In 1793, a second partition was effected. In the next year, the Polish troops took up arms under the celebrated Kosciusko; but the Russians advanced on Warsaw with a force which defied all resistance. Warsaw was stormed, twenty thousand gallant men were slain in its defence, Suwarroff was master of the unfortunate capital; and, in 1795, the third and last partition extinguished the kingdom.
Having performed this terrible exploit, which was to be as terribly avenged, the career of Catherine was closed. She died suddenly in 1796.
Paul, her son, ascended the throne, which he held for five years; a mixture of the imbecility of his father, and the daring spirit of his mother. Zealous for the honour of Russia, yet capricious as the winds, he first made war upon the French Republic, and then formed a naval league to destroy the maritime supremacy of England. This measure was his ruin; England was the old ally of Russia,—France was the new enemy. The nation hated the arrogance and the atheism of France, and resolved on the overthrow of the Czar. In Russia the monarch is so far removed from his people, that he has no refuge among them in case of disaster. Paul was believed to be mad, and madness, on a despotic throne, justly startles a nation. A band of conspirators broke into his palace at midnight, strangled the master of fifty millions of men, and the nation, at morning, was in a tumult of joy.
His son, Alexander, ascended the throne amid universal acclamation. His first act was peace with England. In 1805, his troops joined the Austrian army, and bore their share in the sufferings of the campaign of Austerlitz. The French invasion of Poland, in two years after, the desperate drawn battle of Eylau, and the disaster of Friedland, led to the peace of Tilsit. Alexander then joined the Continental system of Napoleon; but this system was soon found to be so ruinous to Russian commerce, as to be intolerable. Napoleon, already marked for downfall, was rejoiced to take advantage of the Russian reluctance, and instantly marched across the Polish frontier, at the head of a French and allied army amounting to the astonishing number of five hundred thousand men.
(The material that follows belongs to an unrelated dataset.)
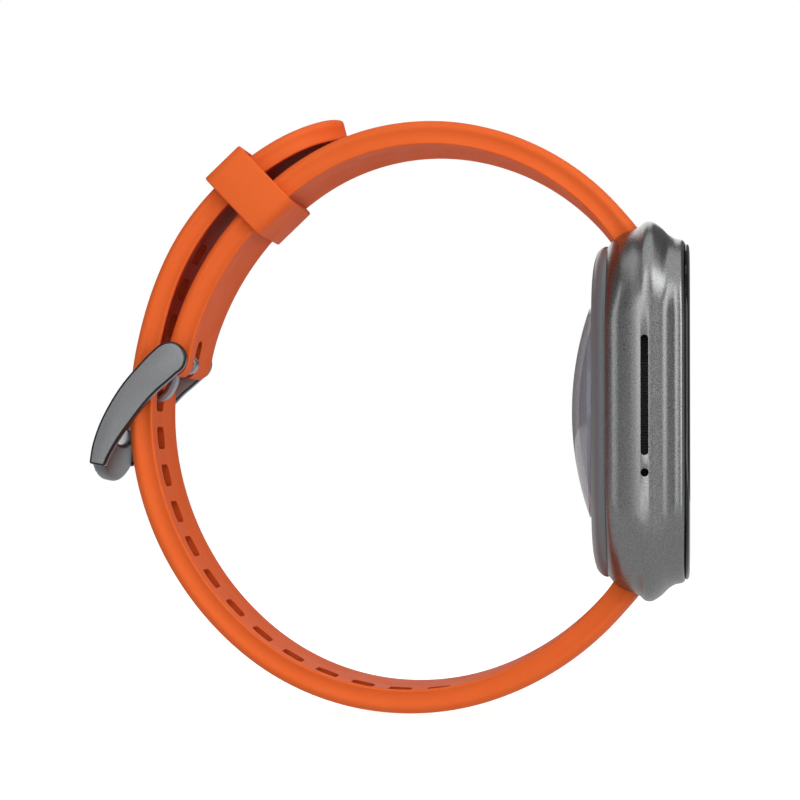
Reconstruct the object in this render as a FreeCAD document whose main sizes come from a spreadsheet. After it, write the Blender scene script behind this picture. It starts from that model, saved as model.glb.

Infatuation was now visible in every step of his career. Instead of organising Poland into a kingdom, which would have been a place of retreat in case of disaster; and, whether in disaster or victory, would have been a vast national fortification against the advance of Russia, he left it behind him; and, instead of waiting for the return of spring, commenced his campaign on the verge of winter, in the land of winter itself, and madly ran all the hazards of invading a boundless empire of which he knew nothing, of which the people were brave, united, and attached to their sovereign; and of which, if the armies had fled like deer, the elements would have fought the battle.
Napoleon was now infatuated in all things, infatuated in his diplomacy at Moscow, and infatuated in the rashness, the hurry, and the confusion of his retreat. His army perished by brigades and divisions. On the returning spring, three hundred thousand men were found buried in the snow; all his spoil was lost, his veteran troops were utterly destroyed, his fame was tarnished, and his throne was shaken.
He was followed into France by the troops of Russia and Germany. In 1814, the British army under Wellington crossed the Pyrenees, and liberated the southern provinces of France. In the same year, the Austrian, Prussian, and Russian armies marched to Paris, captured the capital, and expelled Napoleon. The battle of Waterloo, in the year after, destroyed the remnant of his legions in the field, threw him into the hands of the British government, and exiled him to St Helena, where he remained a British prisoner until he died.